● EXERCISE OBJECTIVE: The listing below contains a span that opens with the line containing "for name, rows" and closes with the line containing "obj.matrix_world = world". Return that span exactly.

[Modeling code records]
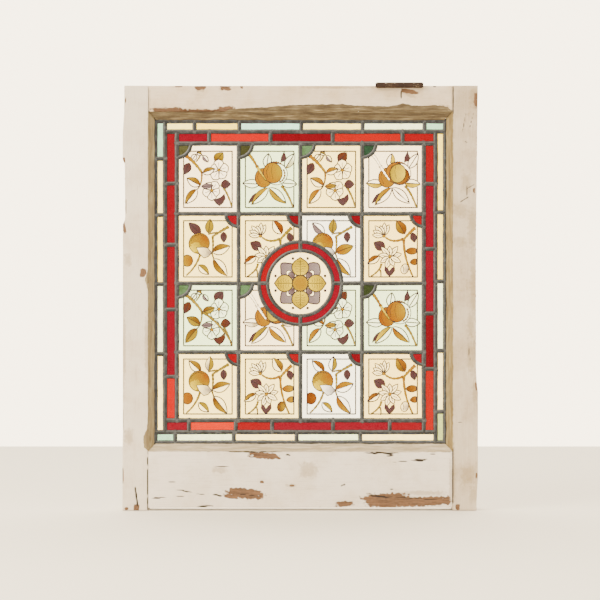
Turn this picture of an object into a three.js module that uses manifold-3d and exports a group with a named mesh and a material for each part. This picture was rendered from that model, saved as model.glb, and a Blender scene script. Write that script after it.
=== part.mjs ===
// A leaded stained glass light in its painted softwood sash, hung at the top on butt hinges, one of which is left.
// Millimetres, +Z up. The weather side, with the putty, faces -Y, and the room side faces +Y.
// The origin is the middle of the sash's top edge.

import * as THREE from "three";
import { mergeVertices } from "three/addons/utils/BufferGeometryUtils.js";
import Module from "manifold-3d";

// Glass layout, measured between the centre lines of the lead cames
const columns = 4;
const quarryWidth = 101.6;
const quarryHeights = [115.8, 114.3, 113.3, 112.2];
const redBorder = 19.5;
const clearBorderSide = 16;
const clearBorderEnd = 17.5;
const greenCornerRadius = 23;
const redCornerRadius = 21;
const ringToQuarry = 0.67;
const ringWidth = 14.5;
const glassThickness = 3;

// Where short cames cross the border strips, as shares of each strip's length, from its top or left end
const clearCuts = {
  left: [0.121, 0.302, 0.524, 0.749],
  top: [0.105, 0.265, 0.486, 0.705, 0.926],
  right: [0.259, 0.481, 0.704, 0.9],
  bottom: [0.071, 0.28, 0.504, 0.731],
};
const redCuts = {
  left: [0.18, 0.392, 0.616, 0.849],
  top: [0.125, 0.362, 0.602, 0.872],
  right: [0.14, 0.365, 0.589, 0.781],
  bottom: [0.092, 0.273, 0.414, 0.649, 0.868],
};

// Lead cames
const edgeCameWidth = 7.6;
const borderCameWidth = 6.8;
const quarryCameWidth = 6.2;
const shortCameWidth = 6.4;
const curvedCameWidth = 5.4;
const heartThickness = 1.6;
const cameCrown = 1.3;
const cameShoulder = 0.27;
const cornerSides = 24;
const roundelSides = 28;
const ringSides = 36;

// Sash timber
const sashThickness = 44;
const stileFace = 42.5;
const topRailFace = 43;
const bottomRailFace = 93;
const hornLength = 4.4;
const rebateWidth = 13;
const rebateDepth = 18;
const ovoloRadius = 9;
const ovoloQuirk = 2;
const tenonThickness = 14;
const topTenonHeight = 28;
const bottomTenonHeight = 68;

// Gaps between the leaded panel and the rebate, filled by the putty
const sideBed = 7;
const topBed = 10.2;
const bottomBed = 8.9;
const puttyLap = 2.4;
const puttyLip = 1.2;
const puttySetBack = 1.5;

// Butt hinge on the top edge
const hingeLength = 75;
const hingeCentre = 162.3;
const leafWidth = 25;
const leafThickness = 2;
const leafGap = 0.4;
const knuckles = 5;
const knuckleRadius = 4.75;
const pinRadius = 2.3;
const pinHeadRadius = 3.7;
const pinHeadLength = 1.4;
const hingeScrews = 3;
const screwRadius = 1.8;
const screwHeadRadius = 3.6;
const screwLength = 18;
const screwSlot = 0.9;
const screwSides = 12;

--

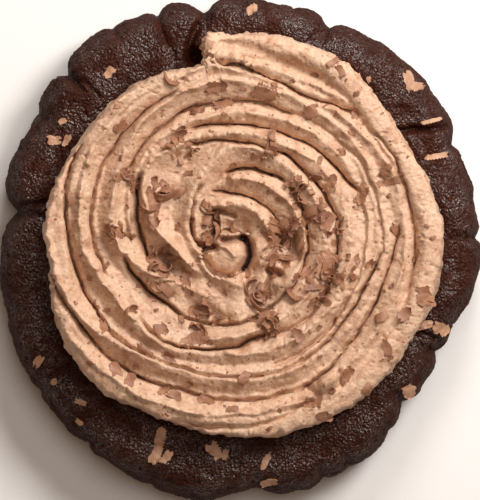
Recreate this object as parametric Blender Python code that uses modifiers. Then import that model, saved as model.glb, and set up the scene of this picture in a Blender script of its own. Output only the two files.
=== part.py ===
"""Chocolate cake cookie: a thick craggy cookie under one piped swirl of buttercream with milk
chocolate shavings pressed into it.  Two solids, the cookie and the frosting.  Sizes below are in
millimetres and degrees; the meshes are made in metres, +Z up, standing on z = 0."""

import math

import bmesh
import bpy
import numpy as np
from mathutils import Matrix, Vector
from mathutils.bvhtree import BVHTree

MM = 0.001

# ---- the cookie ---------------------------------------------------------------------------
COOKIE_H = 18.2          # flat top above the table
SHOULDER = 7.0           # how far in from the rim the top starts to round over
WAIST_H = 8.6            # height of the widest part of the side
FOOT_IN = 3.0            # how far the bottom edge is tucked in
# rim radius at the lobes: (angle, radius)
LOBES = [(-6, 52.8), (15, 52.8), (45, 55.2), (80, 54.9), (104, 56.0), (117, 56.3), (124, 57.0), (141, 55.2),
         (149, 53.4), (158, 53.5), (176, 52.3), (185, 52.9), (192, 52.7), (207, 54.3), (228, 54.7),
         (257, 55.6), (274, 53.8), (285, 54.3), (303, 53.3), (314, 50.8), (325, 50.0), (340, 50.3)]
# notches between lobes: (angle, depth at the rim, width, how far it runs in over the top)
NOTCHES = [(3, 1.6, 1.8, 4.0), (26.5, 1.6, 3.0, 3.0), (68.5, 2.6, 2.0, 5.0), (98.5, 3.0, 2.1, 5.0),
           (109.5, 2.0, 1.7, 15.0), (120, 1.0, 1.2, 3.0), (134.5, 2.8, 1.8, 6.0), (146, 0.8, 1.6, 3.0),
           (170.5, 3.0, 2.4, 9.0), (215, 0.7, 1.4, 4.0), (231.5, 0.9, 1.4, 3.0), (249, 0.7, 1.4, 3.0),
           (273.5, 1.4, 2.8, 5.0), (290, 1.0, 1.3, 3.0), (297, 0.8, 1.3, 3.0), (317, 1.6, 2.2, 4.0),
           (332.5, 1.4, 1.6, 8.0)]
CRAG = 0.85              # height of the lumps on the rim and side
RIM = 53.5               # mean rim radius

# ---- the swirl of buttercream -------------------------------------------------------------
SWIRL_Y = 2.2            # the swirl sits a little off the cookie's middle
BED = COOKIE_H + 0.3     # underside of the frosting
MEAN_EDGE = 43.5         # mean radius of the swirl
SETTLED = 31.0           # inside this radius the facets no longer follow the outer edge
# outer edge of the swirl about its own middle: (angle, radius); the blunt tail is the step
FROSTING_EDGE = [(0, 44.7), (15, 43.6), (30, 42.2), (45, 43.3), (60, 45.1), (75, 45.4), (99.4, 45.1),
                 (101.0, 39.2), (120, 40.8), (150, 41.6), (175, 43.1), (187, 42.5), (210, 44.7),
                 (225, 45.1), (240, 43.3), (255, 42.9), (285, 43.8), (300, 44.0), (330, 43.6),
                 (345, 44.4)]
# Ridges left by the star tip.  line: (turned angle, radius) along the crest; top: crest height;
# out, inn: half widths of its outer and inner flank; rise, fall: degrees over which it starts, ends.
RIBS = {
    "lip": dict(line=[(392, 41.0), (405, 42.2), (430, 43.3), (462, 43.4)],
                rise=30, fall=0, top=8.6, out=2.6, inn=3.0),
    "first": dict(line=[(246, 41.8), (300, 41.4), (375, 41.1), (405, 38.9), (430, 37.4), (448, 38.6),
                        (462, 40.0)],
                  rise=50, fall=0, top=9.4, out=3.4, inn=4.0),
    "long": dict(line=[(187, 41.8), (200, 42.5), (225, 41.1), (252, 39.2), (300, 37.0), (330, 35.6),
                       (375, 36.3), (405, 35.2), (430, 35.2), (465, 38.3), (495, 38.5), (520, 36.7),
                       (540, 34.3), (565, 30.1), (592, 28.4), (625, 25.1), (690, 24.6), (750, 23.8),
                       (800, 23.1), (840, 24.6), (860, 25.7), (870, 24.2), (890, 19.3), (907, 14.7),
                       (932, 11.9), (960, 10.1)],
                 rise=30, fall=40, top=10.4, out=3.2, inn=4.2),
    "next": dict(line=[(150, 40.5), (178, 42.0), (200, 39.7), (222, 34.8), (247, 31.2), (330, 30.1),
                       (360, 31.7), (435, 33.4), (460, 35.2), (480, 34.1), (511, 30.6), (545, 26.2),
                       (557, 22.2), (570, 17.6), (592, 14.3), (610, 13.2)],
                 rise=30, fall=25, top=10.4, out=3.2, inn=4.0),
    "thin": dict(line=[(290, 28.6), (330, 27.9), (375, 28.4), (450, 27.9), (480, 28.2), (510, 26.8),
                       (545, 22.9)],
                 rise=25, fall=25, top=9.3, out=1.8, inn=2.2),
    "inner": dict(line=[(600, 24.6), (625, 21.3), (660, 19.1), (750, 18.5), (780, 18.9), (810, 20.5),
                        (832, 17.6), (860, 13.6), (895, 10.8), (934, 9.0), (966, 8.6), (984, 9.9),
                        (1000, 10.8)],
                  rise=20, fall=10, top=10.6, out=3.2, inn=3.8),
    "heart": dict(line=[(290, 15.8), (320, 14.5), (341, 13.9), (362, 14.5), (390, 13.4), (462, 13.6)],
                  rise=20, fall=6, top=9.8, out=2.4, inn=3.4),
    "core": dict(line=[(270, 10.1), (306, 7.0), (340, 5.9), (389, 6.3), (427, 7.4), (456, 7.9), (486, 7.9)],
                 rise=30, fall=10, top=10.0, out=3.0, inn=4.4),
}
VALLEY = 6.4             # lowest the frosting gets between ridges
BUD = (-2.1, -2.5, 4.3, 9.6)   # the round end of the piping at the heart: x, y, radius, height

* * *

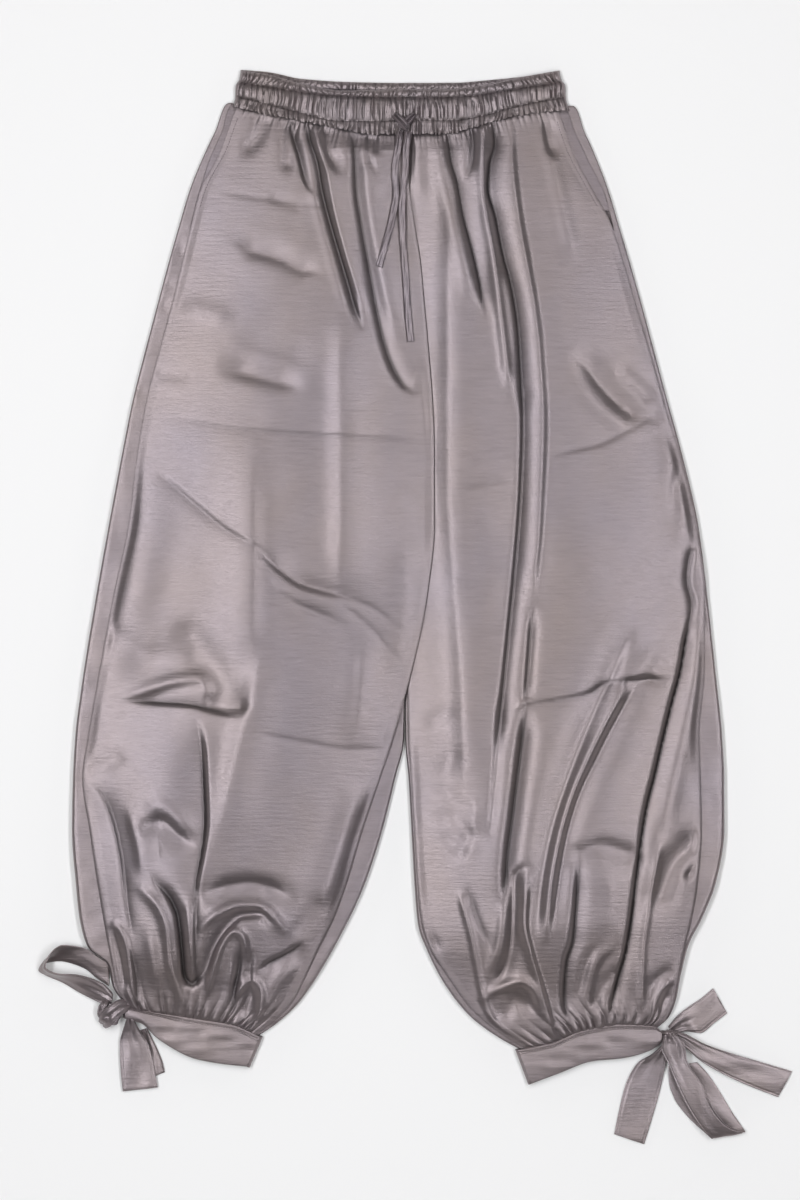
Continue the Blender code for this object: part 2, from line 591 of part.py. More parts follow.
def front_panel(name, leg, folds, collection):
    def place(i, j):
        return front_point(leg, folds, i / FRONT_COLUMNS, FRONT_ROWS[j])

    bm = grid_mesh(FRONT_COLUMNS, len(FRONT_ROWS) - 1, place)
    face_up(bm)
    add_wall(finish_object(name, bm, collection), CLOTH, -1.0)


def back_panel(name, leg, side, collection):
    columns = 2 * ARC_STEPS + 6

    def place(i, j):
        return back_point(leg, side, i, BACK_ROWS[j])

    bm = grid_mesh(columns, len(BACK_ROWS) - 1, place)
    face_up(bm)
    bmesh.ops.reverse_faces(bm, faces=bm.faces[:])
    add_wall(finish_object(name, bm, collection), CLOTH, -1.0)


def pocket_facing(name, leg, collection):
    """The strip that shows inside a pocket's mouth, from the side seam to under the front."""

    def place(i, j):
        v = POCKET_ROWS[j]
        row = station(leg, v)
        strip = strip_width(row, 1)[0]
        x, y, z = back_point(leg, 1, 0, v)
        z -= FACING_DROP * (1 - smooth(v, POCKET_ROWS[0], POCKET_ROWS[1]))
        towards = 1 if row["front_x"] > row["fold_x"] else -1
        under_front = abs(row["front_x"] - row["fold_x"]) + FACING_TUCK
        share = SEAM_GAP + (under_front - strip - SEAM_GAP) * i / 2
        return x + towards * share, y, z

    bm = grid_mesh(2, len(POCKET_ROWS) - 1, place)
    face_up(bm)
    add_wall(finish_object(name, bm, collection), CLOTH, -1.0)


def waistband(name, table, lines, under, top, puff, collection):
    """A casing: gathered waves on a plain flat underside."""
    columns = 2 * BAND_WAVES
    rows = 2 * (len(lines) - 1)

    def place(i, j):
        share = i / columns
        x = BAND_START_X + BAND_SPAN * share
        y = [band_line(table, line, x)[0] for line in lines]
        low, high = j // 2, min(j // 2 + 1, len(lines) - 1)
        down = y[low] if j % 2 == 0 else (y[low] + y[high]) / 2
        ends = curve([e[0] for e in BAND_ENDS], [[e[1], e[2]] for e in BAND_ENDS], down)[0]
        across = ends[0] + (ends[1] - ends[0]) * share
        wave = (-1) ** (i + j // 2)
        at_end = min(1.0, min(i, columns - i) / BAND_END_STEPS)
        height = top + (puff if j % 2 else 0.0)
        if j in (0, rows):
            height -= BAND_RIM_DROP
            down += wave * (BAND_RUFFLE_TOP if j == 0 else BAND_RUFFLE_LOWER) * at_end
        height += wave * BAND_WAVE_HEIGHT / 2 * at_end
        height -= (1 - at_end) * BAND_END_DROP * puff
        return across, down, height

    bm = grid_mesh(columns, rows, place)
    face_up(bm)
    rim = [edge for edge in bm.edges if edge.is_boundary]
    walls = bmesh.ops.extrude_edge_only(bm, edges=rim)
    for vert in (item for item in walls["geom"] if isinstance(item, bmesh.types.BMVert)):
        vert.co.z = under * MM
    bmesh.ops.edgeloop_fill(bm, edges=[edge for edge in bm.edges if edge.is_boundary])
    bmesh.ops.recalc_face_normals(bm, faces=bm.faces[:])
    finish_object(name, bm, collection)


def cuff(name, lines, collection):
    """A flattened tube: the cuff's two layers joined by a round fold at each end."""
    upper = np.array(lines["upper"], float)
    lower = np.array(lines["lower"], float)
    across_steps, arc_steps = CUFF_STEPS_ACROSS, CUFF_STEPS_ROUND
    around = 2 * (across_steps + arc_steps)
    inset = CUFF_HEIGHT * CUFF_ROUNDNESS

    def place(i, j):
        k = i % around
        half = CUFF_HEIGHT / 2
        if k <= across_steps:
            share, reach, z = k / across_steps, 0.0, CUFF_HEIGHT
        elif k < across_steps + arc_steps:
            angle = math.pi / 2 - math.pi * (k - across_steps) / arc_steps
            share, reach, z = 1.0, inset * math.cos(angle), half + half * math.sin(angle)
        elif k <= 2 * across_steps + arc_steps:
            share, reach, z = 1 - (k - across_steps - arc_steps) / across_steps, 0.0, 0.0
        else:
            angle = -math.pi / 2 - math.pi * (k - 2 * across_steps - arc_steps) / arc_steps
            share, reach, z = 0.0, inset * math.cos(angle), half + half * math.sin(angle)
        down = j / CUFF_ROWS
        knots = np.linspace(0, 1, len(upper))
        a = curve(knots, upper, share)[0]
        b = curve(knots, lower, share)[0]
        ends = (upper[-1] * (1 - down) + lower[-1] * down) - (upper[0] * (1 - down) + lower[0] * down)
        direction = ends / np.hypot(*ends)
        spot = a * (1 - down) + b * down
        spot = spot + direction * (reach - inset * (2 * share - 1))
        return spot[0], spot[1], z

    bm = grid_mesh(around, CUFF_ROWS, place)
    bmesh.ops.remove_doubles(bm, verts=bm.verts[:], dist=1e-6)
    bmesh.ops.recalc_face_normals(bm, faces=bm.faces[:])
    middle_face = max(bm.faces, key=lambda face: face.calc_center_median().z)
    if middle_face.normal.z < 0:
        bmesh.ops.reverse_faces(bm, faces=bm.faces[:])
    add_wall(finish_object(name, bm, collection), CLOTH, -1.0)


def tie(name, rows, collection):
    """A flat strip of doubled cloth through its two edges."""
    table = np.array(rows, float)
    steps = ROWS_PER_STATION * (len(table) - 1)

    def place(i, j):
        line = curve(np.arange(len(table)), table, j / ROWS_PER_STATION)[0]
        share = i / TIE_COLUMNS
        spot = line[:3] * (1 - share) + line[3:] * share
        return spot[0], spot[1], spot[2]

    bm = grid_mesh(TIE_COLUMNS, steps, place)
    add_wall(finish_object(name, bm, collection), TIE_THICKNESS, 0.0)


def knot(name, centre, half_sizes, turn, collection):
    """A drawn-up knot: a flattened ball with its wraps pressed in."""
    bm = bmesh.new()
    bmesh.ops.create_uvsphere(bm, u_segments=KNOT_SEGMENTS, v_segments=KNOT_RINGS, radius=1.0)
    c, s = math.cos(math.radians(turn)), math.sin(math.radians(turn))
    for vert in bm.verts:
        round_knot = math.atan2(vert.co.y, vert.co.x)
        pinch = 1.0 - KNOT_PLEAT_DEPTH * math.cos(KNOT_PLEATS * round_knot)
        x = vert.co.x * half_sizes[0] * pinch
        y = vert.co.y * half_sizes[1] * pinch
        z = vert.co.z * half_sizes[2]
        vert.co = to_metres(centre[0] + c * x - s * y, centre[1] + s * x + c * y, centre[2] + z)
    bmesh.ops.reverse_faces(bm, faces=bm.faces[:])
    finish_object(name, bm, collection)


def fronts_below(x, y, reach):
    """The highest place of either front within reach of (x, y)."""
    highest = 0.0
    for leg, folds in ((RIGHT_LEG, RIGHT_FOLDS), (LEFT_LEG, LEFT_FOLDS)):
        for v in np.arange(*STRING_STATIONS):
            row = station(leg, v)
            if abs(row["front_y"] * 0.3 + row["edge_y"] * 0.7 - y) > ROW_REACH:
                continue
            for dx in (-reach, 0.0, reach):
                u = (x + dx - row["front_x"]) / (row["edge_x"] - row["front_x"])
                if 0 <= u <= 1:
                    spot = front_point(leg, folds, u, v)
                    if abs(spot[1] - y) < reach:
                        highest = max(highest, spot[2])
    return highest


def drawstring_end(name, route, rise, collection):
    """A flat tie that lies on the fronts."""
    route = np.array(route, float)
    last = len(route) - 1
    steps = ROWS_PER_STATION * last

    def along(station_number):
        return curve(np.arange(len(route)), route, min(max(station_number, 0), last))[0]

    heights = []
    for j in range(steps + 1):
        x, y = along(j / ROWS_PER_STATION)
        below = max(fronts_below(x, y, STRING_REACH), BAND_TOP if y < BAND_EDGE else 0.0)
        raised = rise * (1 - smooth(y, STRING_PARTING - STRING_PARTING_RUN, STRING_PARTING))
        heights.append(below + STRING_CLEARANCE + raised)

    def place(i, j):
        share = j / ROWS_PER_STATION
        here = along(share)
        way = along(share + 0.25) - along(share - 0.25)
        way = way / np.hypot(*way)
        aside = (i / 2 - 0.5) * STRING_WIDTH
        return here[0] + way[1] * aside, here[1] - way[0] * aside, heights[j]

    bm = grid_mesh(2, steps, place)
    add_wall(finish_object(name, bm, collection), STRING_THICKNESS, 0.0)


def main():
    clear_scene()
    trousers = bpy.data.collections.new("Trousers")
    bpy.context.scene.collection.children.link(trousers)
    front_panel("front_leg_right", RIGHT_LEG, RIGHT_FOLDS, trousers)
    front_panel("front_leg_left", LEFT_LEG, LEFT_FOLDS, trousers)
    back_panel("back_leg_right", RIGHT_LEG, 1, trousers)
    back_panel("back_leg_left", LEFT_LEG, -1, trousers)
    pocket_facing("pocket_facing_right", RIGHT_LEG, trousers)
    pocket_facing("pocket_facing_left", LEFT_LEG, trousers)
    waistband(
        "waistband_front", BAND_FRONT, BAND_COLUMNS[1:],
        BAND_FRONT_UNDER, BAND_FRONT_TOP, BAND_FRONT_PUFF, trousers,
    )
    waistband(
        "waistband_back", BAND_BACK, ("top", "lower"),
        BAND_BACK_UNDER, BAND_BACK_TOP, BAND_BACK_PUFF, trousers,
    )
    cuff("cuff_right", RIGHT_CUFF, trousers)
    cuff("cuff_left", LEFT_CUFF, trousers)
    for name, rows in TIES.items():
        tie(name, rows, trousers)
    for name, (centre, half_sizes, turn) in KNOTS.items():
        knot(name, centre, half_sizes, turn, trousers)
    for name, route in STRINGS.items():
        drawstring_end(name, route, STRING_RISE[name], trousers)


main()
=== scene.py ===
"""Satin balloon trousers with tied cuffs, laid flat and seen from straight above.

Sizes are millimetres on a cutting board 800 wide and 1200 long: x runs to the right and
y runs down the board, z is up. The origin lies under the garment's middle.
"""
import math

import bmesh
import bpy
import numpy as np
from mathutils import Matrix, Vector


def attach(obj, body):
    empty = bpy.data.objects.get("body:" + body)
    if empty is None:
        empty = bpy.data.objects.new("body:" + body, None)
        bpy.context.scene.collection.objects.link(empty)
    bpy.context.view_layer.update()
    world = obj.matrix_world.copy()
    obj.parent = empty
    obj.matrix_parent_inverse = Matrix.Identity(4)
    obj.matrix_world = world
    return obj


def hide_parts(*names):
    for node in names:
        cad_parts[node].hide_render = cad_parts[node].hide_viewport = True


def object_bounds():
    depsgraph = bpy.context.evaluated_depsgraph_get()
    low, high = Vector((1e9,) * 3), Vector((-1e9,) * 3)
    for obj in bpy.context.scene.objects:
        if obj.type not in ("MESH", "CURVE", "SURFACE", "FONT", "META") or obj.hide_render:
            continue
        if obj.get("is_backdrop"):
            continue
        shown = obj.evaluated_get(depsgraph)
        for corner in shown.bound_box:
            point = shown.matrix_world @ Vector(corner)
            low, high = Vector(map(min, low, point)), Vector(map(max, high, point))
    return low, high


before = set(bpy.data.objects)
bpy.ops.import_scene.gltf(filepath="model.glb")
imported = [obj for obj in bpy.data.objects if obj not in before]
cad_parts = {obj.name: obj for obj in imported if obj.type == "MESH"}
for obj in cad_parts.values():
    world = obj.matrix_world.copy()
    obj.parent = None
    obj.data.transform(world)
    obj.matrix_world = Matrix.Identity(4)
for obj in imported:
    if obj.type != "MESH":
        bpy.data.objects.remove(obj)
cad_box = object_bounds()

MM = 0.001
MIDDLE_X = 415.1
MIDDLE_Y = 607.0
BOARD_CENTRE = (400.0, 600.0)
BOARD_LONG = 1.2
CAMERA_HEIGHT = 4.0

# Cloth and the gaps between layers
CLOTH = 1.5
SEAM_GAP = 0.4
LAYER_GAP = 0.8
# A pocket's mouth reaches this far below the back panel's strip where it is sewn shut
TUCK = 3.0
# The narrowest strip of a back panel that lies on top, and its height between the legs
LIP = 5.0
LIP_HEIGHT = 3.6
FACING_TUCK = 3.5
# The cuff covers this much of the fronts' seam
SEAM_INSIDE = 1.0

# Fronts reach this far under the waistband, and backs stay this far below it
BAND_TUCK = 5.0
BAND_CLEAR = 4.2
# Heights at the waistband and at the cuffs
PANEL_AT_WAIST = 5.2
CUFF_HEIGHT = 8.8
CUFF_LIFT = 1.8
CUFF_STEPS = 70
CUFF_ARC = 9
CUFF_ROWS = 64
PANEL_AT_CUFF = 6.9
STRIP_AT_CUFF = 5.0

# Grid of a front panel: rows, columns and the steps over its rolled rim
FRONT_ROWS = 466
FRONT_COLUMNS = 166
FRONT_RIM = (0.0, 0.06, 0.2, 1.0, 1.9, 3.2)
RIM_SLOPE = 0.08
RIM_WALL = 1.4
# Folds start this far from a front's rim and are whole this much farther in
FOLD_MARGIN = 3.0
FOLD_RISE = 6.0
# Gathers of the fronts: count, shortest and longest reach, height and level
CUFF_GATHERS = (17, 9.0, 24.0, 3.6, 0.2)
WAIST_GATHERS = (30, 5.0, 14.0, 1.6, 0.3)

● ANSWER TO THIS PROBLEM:
    for name, rows in TIES.items():
        tie(name, rows, trousers)
    for name, (centre, half_sizes, turn) in KNOTS.items():
        knot(name, centre, half_sizes, turn, trousers)
    for name, route in STRINGS.items():
        drawstring_end(name, route, STRING_RISE[name], trousers)


main()
=== scene.py ===
"""Satin balloon trousers with tied cuffs, laid flat and seen from straight above.

Sizes are millimetres on a cutting board 800 wide and 1200 long: x runs to the right and
y runs down the board, z is up. The origin lies under the garment's middle.
"""
import math

import bmesh
import bpy
import numpy as np
from mathutils import Matrix, Vector


def attach(obj, body):
    empty = bpy.data.objects.get("body:" + body)
    if empty is None:
        empty = bpy.data.objects.new("body:" + body, None)
        bpy.context.scene.collection.objects.link(empty)
    bpy.context.view_layer.update()
    world = obj.matrix_world.copy()
    obj.parent = empty
    obj.matrix_parent_inverse = Matrix.Identity(4)
    obj.matrix_world = world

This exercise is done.